While Varg's synthesizer/ambient noodling may not be many fans' cup of tea, I find the featured ambient tracks quite adequate; from the opener Den Onde Kysten to Han Som Reiste... I feel they could easily accompany some dreary horror movie as part of the soundtrack. But that's not the real focus of a Burzum album when examining it's metal discography. What I found extremely pleasing was Naar Himmelen Klamer... it's basically an extension of The Crying Orc and is perhaps my favorite instrumental Burzum piece ever. To me, the last ambient track Svarte Troner (a seeming extension of Dungeons of Darkness) is a complete waste of time.

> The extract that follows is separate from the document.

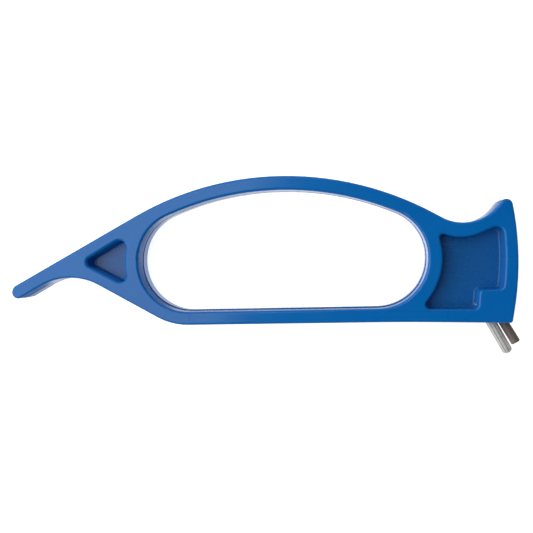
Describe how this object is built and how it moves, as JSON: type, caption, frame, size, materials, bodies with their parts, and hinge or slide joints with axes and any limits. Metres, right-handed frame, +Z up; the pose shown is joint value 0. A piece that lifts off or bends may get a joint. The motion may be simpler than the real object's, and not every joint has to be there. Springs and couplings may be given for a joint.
{
  "type": "hand-held blade sharpener",
  "caption": "Draw-along blade sharpener: fish-shaped moulded handle with a finger opening, thumb rest and tail, and a bright and a dark metal pin crossed under its nose.",
  "frame": {"origin": "centre of the object's box on the surface it lies on, under its lower side face", "axes": "+X along the handle from tail to pins, +Y from the guard bar to the knuckle arch, +Z up through the thickness"},
  "size_m": [0.1672, 0.0578, 0.0127],
  "materials": {
    "blue_plastic": "satin moulded, faint weld lines",
    "bright_steel": "drawn along its length",
    "dark_steel": "satin, ground"
  },
  "bodies": {
    "root": {"handle": "blue_plastic", "guide_pin": "bright_steel", "cutter_pin": "dark_steel"}
  },
  "joints": []
}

DSEV is rather brisk and discordant on the opening moments of Key to the Gate, very much reminding of War or Feeble Screams from the S/T... lending itself to a novice attempt at sounding evil or aggressive. Thankfully the song gets more and more melodic, gloomy, and supreme... finally winding down with one of Varg's most brilliant riffs to date. This alone qualifies it as a quality song amidst his discography and rendering it very important to the Burzum fans and purists. It is followed by En Ring... which marks a unique milestone in his discog. in that it utilizes creepy sounding "clean" vocals that, more or less, could be described as subdued Gregorian-esque chanting. All in all it's a pretty slow and depressive track, but it is chock full of ambiance and really isn't half bad (just a little less than half, and quite boring at times). The following track, Lost Wisdom, is a mid-paced track with some really bland and (somewhat) discordant riffery at the beginning. Thankfully it drops that soon enough for a slower and depressive riff which, while structurally based on the opening one, is much more melodic and pleasing. The unfortunate thing about this song is that it never really abandons that opening riff. However, the favorable moments really highlight Varg's escalating song-writing ability from simplistic and holistic black metal dirges to expansive walls of dark atmospheric, trance-inducing brilliance found later on Hvis.. and Filosofem.

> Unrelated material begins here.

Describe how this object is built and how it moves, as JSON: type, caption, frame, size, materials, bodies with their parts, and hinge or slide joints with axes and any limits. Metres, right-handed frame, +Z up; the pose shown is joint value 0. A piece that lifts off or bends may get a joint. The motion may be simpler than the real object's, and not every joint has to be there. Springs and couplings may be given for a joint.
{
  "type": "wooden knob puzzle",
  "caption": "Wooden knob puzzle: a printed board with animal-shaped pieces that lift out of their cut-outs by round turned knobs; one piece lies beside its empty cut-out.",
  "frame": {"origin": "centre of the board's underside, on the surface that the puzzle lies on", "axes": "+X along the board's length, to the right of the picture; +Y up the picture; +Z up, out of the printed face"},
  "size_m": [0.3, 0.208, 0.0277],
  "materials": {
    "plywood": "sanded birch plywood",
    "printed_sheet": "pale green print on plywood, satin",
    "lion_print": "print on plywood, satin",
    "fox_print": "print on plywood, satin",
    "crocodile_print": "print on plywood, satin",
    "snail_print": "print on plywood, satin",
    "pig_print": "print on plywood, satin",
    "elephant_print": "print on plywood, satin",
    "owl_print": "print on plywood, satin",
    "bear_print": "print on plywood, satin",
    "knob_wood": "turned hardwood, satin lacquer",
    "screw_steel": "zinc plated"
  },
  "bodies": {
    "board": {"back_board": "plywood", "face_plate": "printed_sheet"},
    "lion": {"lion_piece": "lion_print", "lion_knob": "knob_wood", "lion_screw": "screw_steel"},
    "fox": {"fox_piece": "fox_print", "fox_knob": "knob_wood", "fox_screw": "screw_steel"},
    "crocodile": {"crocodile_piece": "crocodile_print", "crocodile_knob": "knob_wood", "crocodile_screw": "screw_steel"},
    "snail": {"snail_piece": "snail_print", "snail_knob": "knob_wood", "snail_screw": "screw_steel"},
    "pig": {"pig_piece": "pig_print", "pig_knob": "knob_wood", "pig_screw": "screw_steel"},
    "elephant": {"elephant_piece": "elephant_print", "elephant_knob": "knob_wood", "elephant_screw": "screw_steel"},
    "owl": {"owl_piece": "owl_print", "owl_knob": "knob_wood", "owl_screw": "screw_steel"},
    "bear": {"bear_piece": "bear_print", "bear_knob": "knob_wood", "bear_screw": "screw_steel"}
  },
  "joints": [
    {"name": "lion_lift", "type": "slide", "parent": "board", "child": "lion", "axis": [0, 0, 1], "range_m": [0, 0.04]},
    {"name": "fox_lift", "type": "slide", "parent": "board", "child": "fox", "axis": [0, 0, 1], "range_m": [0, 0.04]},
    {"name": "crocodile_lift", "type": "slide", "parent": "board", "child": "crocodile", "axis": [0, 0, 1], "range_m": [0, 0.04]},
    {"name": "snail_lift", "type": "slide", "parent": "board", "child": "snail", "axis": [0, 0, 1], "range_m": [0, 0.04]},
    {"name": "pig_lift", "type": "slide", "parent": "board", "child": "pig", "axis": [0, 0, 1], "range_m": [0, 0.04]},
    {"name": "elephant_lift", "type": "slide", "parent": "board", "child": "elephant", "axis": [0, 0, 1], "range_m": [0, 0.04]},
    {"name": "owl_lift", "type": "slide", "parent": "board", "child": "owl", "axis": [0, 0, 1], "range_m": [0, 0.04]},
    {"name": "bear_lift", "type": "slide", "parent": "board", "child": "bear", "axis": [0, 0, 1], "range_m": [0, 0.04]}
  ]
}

As I mentioned earlier, Han Som... is a decent ambient track that follows, while Naar Himmelen Klamer stands out as, perhaps, Burzum's best instrumental piece to date; featuring plenty of gloomy, drawn out riffage that made The Crying Orc so impressive (really a companion piece to that track). This is followed by the final metal track Snu Mikrokosmos Tegn which starts out with favorable thrashing riffs at a decent enough pace (and perhaps a companion piece to My Journey to the Stars*). This song however fails to make the same impression as My Journey... did and begins to bland quite early on. A lot of the same things that make En Ring... or Lost Wisdom so mediocre are on display here as well. Just a bunch of gloomy, depressive riffs interspersed between some quicker, thrashing riffs (though this seems to be the opposite in that the thrashing is favorable and the slower riffs seem more run of the mill). In the song are some interesting moments that herald of things to come. Basically experimenting in atmospheric breakdowns of the song structure which come off a bit otherworldly, but mostly pale in comparison to what was to come on Hvis and Filosofem.

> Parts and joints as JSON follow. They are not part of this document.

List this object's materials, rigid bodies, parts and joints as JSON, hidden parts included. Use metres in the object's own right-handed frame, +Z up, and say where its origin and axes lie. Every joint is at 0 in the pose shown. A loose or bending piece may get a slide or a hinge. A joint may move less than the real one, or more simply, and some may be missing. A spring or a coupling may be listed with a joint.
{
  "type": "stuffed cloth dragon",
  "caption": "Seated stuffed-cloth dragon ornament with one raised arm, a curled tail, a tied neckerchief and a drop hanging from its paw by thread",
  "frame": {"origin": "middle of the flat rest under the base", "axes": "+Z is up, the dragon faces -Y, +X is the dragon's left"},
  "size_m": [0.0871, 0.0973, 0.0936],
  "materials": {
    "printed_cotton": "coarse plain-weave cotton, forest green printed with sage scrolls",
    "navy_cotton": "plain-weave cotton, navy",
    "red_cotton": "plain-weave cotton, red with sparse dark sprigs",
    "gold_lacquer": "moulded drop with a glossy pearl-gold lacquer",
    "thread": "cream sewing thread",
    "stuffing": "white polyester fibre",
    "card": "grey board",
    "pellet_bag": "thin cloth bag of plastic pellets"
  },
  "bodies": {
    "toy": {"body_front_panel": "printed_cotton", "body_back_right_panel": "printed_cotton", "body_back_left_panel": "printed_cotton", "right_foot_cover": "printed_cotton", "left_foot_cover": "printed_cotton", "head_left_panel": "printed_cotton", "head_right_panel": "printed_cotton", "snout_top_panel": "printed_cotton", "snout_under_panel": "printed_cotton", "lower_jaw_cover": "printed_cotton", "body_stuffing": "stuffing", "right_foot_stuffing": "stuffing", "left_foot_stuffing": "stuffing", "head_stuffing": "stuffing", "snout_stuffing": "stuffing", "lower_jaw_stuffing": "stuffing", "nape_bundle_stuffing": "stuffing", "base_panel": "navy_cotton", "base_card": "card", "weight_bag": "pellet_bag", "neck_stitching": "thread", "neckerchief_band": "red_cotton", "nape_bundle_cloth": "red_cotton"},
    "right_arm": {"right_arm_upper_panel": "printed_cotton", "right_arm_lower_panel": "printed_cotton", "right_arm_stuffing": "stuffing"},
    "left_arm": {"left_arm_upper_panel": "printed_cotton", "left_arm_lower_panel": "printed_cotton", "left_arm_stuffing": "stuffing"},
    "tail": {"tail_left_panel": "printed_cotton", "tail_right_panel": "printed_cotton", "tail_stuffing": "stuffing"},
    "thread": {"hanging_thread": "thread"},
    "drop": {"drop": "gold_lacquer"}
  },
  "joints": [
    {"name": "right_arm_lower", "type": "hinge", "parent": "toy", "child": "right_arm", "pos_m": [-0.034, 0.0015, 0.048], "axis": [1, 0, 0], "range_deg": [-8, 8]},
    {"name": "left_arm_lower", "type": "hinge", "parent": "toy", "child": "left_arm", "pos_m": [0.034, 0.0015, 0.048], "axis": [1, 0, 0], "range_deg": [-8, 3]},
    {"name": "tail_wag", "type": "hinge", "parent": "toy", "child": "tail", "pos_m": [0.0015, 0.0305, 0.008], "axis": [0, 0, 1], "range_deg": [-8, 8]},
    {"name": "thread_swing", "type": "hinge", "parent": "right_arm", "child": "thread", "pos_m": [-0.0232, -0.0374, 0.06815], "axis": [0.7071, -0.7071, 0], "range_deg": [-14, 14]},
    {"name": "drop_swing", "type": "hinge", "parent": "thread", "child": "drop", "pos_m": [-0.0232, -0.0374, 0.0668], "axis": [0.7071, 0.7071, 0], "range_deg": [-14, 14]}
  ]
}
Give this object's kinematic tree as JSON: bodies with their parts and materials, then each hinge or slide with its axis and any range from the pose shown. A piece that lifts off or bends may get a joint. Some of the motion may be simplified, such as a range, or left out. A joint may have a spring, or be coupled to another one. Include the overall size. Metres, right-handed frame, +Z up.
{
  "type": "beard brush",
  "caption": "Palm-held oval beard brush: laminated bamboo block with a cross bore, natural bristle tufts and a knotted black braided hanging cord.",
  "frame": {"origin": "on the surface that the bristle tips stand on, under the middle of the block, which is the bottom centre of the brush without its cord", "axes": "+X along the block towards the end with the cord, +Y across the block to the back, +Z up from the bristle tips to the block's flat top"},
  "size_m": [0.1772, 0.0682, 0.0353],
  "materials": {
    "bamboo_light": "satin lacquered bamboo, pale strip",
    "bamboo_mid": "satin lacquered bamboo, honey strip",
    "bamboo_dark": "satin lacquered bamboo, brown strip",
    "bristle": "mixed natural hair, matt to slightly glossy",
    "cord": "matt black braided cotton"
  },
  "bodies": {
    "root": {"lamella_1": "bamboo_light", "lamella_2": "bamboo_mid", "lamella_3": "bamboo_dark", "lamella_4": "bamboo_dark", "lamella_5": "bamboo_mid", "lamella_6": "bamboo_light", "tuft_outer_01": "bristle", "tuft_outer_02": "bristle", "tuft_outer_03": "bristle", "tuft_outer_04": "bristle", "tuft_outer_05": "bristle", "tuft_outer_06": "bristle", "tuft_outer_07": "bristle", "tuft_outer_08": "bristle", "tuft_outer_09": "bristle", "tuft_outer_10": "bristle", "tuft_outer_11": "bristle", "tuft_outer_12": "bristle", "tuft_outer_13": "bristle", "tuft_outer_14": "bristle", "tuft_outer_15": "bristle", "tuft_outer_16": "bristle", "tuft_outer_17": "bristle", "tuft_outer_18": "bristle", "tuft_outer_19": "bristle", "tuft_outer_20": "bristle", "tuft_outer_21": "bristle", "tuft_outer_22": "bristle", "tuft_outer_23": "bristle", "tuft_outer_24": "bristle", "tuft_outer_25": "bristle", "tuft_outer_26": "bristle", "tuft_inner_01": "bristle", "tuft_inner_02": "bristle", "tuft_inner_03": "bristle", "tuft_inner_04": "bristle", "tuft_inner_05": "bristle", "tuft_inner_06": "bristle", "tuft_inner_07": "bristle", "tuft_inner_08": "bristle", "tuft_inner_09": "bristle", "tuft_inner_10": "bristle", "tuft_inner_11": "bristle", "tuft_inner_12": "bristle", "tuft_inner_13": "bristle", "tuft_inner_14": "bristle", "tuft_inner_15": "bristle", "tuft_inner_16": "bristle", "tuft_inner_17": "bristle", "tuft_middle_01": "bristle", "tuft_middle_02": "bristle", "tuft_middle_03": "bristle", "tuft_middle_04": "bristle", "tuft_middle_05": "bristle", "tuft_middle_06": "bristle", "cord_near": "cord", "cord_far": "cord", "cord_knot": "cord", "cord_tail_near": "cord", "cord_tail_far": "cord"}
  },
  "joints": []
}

Overall I don't think this disc is worth it's weight in salt. If you want pure raw black metal aesthetic, go with the Self Titled debut... it's really quite pleasing. If you're into the hypnotic, dark atmospheric stuff Burzum would later come to be known for, stick to Hvis Lyset Tar Oss. And for an added treat to some of Varg's most expansive, enthralling and crushing material to date, seek out Filosofem. The first three tracks are amazing pieces of black metal history with quite a unique, cold & fuzzy industrial tinge about them. Not to mention Varg's most pleasing and raspy vocals which happen to be aided by that industrial-esque quality, rendering the perfomance one of his most memorable and accessible ever. Det Som Engang Var is just marred by what could only be acknowledged as a transformation from one style to another, and as such, just comes up sounding way below par. My advice is to stick to one of Burzum's styles at a time because this marriage of the two earliest styles stands out in my mind as a failure.
Pros: Key to the Gate and Naar Himmelen Klamer.
Cons: disjunction>quality moments ruined by mediocrity and downright crap.
* Funny thing to note, it seems the more I analyze this disc the more it seems like Burzum S/T part 2 or a sister album.